11. Matt O’Donnell, OL

Queen’s, 6-foot-10, 329 pounds

Joined Calgary’s Parker as the two CIS invitees to the East/West Shrine games this year. Also one of only two players in the CIS to earn All-Canadian offensive honours in back-to-back years. Initially pegged in as the No. 6 prospect in the draft, O’Donnell’s stock slipped first to eighth and is now down to 11th. O’Donnell started every game Queen’s played in his four years there.

 

12. Junior Turner, DL

Bishop’s, 6-foot-3, 230 pounds 

Brampton native and cousin of Argos fourth-round pick of a year ago Steven (Afterburner) Turner, Junior Turner put on a show of his own at the CFL Evaluation camp that bumped his status to No. 12 on the CFL Scouting Bureau top 15 list. Prior to the Evaluation camp, Turner was not among the top 15 ranked players.

 

13. Anthony Barrette, OL

Concordia, 6-foot-5, 320 pounds

Another solid offensive lineman out of the Concordia program following in the footsteps of Kristian Matte. Barrette grew up a Montreal Alouettes fan and hopes to join 2010 draftee Kristian Matte there.
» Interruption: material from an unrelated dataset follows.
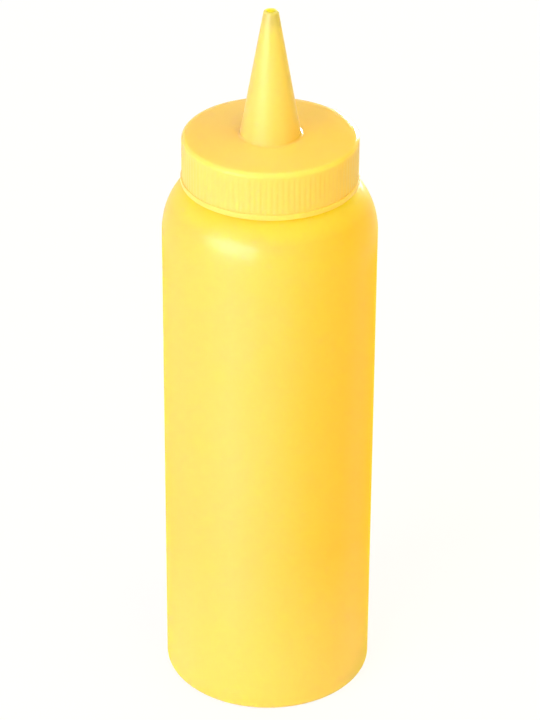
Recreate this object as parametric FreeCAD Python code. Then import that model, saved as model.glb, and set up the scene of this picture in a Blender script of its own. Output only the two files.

But there has also been interest from the NFL. Those teams cannot sign free agents until after the lockout is resolved.

 

14. Matt Walter, RB

Calgary, 5-foot-10, 210 pounds

Running back is (at least lately) not a traditional spot for non imports in the CFL, but Walter could be the exception. Reports out of Calgary suggest any team that does select him will likely have to wait until 2012. He has already decided to return to Calgary for a fifth year.

 

15. Paul Swiston, OL

Calgary, 6-foot-9, 342 pounds 

The Canada West nomination for the J.P. Metras Trophy as down lineman of the year, Swiston was also named a second-team All-Canadian. He started all eight conference games at left tackle and anchored a Calgary O-line that gave the Dinos easily the best rushing team in the country.